Steve is at a crossroads in his acting career; he never really found that breakout role to catapult him to stardom. He’s getting older (“I’ve been 41 for three years,” he says at one point), his relationship with his American girlfriend is on shaky ground, and he’s got a teenage son whom he has a hard time communicating with. When Steve’s American agent calls to tell him he’s up for a co-lead in an American police procedural series, he’s interested only in terms of being closer to his girlfriend—he’d rather do movies than TV.

The insider movie stuff is all wonderful: I’m a sucker for it. I never tired of Steve’s schtick because he wants you to laugh at him, not feel sorry for him. It’s in those rare moments when Rob makes Steve genuinely laugh that you feel the fondness these two men have for each other. Driving through the chilly mountain mornings, bickering over the meaning of an Abba song (Rob makes fun of the lyrics, while Steve sincerely loves the song), you just want to give them a group hug.

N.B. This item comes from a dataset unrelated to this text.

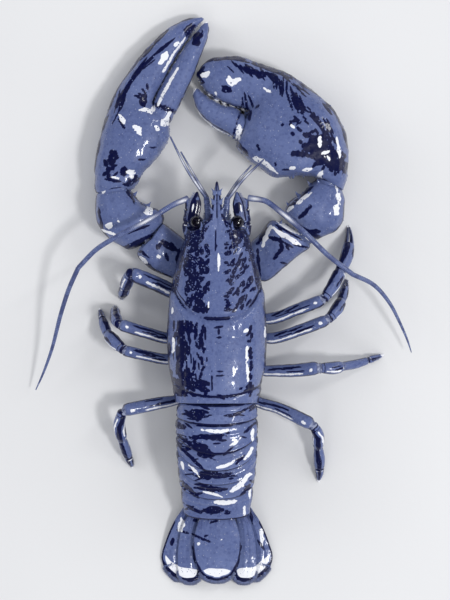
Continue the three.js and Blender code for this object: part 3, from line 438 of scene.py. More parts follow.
def dashes(points, field, count, long, wide, lay, jitter, seed):
    """Dark dashes scattered where field is high. lay turns them from the lengthwise lines of the grid."""
    rng = np.random.default_rng(seed)
    flat = points[..., :2].reshape(-1, 2)
    ways = np.gradient(points, axis=0)[..., :2].reshape(-1, 2)
    chance = np.clip(np.broadcast_to(field, points.shape[:-1]), 0, 1).ravel()
    total = np.zeros(len(flat))
    for i in rng.choice(len(flat), count, p=chance / chance.sum()):
        length, width = long * rng.uniform(0.5, 1.3), wide * rng.uniform(0.6, 1.3)
        turn = math.atan2(ways[i, 1], ways[i, 0]) + math.radians(lay + rng.normal(0, jitter))
        away = flat - flat[i]
        near = (np.abs(away).max(1) < length) & (chance > 0)
        total[near] = np.maximum(total[near], spot(away[near, 0], away[near, 1], length, width, turn))
    return total.reshape(points.shape[:-1])


# Materials
def value_node(tree, kind, **settings):
    node = tree.nodes.new(kind)
    for key, setting in settings.items():
        setattr(node, key, setting)
    return node


class Nodes:
    """A material's node tree with short ways to add nodes to it."""

    def __init__(self, name):
        self.material = bpy.data.materials.new(name)
        self.material.use_nodes = True
        self.tree = self.material.node_tree
        self.shader = self.tree.nodes["Principled BSDF"]

    def plug(self, value, socket):
        if hasattr(value, "is_output"):
            self.tree.links.new(value, socket)
        else:
            socket.default_value = value

    def paint(self, name):
        return value_node(self.tree, "ShaderNodeAttribute", attribute_name=name).outputs["Fac"]

    def place(self):
        return self.tree.nodes.new("ShaderNodeTexCoord").outputs["Object"]

    def math(self, operation, a, b=0.0, c=0.0):
        node = value_node(self.tree, "ShaderNodeMath", operation=operation)
        for value, socket in zip((a, b, c), node.inputs):
            self.plug(value, socket)
        return node.outputs[0]

    def vector(self, x, y):
        node = self.tree.nodes.new("ShaderNodeCombineXYZ")
        for value, socket in zip((x, y), node.inputs):
            self.plug(value, socket)
        return node.outputs[0]

    def noise(self, where, scale, detail=3.0, rough=0.55):
        node = self.tree.nodes.new("ShaderNodeTexNoise")
        self.plug(where, node.inputs["Vector"])
        node.inputs["Scale"].default_value = scale
        node.inputs["Detail"].default_value = detail
        node.inputs["Roughness"].default_value = rough
        return node.outputs["Fac"]

    def cells(self, where, scale, feature="F1"):
        node = value_node(self.tree, "ShaderNodeTexVoronoi", feature=feature)
        self.plug(where, node.inputs["Vector"])
        node.inputs["Scale"].default_value = scale
        return node.outputs["Distance"]

    def ramp(self, value, low, high, start=0.0, end=1.0):
        node = value_node(self.tree, "ShaderNodeMapRange", interpolation_type="SMOOTHSTEP")
        for item, socket in zip((value, low, high, start, end), node.inputs):
            self.plug(item, socket)
        return node.outputs[0]

    def mix(self, share, a, b):
        node = value_node(self.tree, "ShaderNodeMix", data_type="RGBA")
        self.plug(share, node.inputs["Factor"])
        for value, socket in ((a, node.inputs[6]), (b, node.inputs[7])):
            self.plug(value if hasattr(value, "is_output") else (*value, 1), socket)
        return node.outputs[2]

    def strokes(self, along, around, lay, fine):
        cosine, sine = math.cos(lay), math.sin(lay)
        length = self.math("MULTIPLY_ADD", around, sine, self.math("MULTIPLY", along, cosine))
        breadth = self.math("MULTIPLY_ADD", around, cosine, self.math("MULTIPLY", along, -sine))
        lines = self.vector(self.math("MULTIPLY", length, fine[0]), self.math("MULTIPLY", breadth, fine[1]))
        return self.noise(lines, 1.0, 2.0, 0.6)

    def warp(self, where, scale, reach):
        """Places pushed about by noise, so that cells lose their regular shapes."""
        noise = self.tree.nodes.new("ShaderNodeTexNoise")
        self.plug(where, noise.inputs["Vector"])
        noise.inputs["Scale"].default_value = scale
        shift = value_node(self.tree, "ShaderNodeVectorMath", operation="MULTIPLY_ADD")
        self.plug(noise.outputs["Color"], shift.inputs[0])
        shift.inputs[1].default_value = (reach, reach, reach)
        self.plug(where, shift.inputs[2])
        return shift.outputs[0]

    def bump(self, height, depth, before=None):
        node = self.tree.nodes.new("ShaderNodeBump")
        node.inputs["Distance"].default_value = depth / METRE
        self.plug(height, node.inputs["Height"])
        if before:
            self.plug(before, node.inputs["Normal"])
        return node.outputs[0]

    def finish(self, colour, roughness, normal, coat=0.0, sheen=0.0, specular=0.5):
        for value, label in ((colour, "Base Color"), (roughness, "Roughness"), (normal, "Normal")):
            self.plug(value, self.shader.inputs[label])
        self.shader.inputs["Coat Weight"].default_value = coat
        self.shader.inputs["Coat Roughness"].default_value = 0.08
        self.shader.inputs["Specular IOR Level"].default_value = specular
        self.shader.inputs["Sheen Weight"].default_value = sheen
        return self.material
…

The movie has been culled from episodes of a British TV show of the same name in which, one assumes, there was more driving, more eating, more countryside, more of Steve frolicking with the locals, and more comfortable bickering. But it doesn’t feel like scattered highlights, it plays like a complete, if sometimes slight, feature film with at its core, heart, midlife ennui, and a reminder that these two performers could make a performance of any situation worth watching.


Theater location: Landmark Theater, Kendall Square, Cambridge, Saturday, June 18th, 4:15 pm. Price: 10.00. Viewed with Liz! Snack: cashews, Diet Coke with Lime.

Landmark Theater, Kendall Square, Cambridge

Coming Attractions: 

The Topp Twins, Untouchable Girls. The trailers were full of documentaries. Talk about cheap, fast, and out of control. Let's start with this true tale of sisters who perform together as a singing comedy duo. And then, one of them gets cancer. Funny and sad at the same time.

Conan O'Brien Can't Stop. Cameras follow Conan O'Brien as he toured the country last summer, showcasing his experiences between getting kicked off The Tonight Show to starting his own show on TNT. This one looks good. So good in fact that we're seeing tomorrow. Review forthcoming.

Tabloid. Documentary by Errol Morris about a legendary scandal in Britain about the true-life story of Joyce McKinney. "She was a beauty queen, a hot little number, and she fell in love with a guy.  She made the mistake of falling for a Mormon, though, and his family and his community sent him overseas on a mission to get away from her.  She followed him.  Things got weird.  That's all you need to know."

Buck. A doc about the real Horse Whisperer as portrayed in that Robert Redford movie. It's a tear jerker, where the way a horse acts tells more about the owner than the horse. This movie looks pretty emotionally compelling.

Pianomania. About the crazy dudes who the tune pianos of the worlds greatest pianists. Seriously.


Robin said...

Dell -- This looks witty and lots of fun! Thanks for writing another great review.

Liz's Mom said...

Sounds like a sweet funny movie.

I like how you write about it.

Dell Smith said...

Thanks Liz's mom. It is very funny, although less sweet. Although the lack of sweet in no way diminishes the funny.

Dell Smith said...

Thanks Robin, it's definitely worth seeing, even if you don't know the whole Coogan/Brydon thing beforehand.